Anita i Adrian poznali się w programie "Ślub od pierwszego wejrzenia". Mają dwoje małych dzieci. Wzięli udział w trzeciej edycji show.
Pierwsze symptomy choroby
Adrian Szymaniak opowiedział w "Dzień doby TVN" o swojej chorobie. Po stracie bliskiej osoby problemach zawodowych i pożarze w magazynie firmy, z którą współpracował, Adrian zaczął brać leki antydepresyjne. Poczuł się lepiej i planowali z Anitą wakacje w Chorwaci. Wtedy pojawiły się niepokojące objawy. Adrian miał m.in. problemy z widzeniem, poważne bóle głowy, męczyły go torsje.

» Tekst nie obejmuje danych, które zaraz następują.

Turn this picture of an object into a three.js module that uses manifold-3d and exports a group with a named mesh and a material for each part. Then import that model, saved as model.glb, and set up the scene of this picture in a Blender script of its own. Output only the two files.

Gdy objawy nasiliły się, Adrian wspólnie z Anitą podjął decyzję o wezwaniu pogotowia. Został przewieziony na oddział ratunkowy, a tomografia wykazała zmianę w mózgu. Anita wspomniała, że początkowo przypuszczała, iż może być to udar, jednak wyniki kolejnych badań okazały się porażające. Wtedy myślałam bardziej o tym, że może to jest jakiś właśnie delikatny udar, bardziej w tę stronę, ale nikt, by nie przypuszczał, co oni odkryją i jak to będzie z każdym dniem, badaniem, bardziej druzgocące i odkrywało więcej tych czarnych kart - powiedziała Anita Szydłowska w rozmowie z "Dzień dobry TVN".
Natychmiastowa operacja
lekarze zdecydowali się na operację, podczas której usunięto całą zmianę. Adrian Szymaniak wytłumaczył, że niewielka część guza pozostała ze względu na trudną lokalizację w mózgu, ale wierzy, że chemioterapia i radioterapia pomogą w leczeniu. W szpitalu Adrian spędził blisko miesiąc. W czasie jego nieobecności Anita starała się zapewnić dzieciom normalność, jednocześnie tłumacząc im sytuację. Oni są malutcy i oczywiście wiedzą, że tata jest chory, że nie można na przykład krzyczeć, bo ma nadwrażliwość na dźwięki, że musi dużo odpoczywać. Natomiast staram się organizować im też czas, żeby czuli się w miarę normalnie - podkreśliła jego żona.
Adrian apeluje
Zmiana była bardzo głęboko osadzona, dlatego nie dało się jej całkowicie wyciąć. Radioterapia i chemioterapia powinny sobie z nią poradzić. [...] Było kilka nocy, które przepłakałem do poduszki, ale wiedziałem, że moja siła i uśmiech dają też siłę Anicie - mówił mężczyzna.
Mimo bólu i niepewności, Adrian stara się patrzeć w przyszłość z nadzieją. Bardzo chciałbym się zapisać do tej statystyki osób, które żyją dłużej niż mówią statystyki w internecie - powiedział nie kryjąc łez. Adrian Szymaniak zaapelował też do wszystkich oglądających materiał. Mężczyzna poprosił, by nie bagatelizować nawet najmniejszych sygnałów wysyłanych przez organizm. Powiedział też, że jeśli ktokolwiek zna lub słyszał o nowatorskich metodach leczenia, które mogą mu pomóc będzie wdzięczny za kontakt i informację w tej sprawie.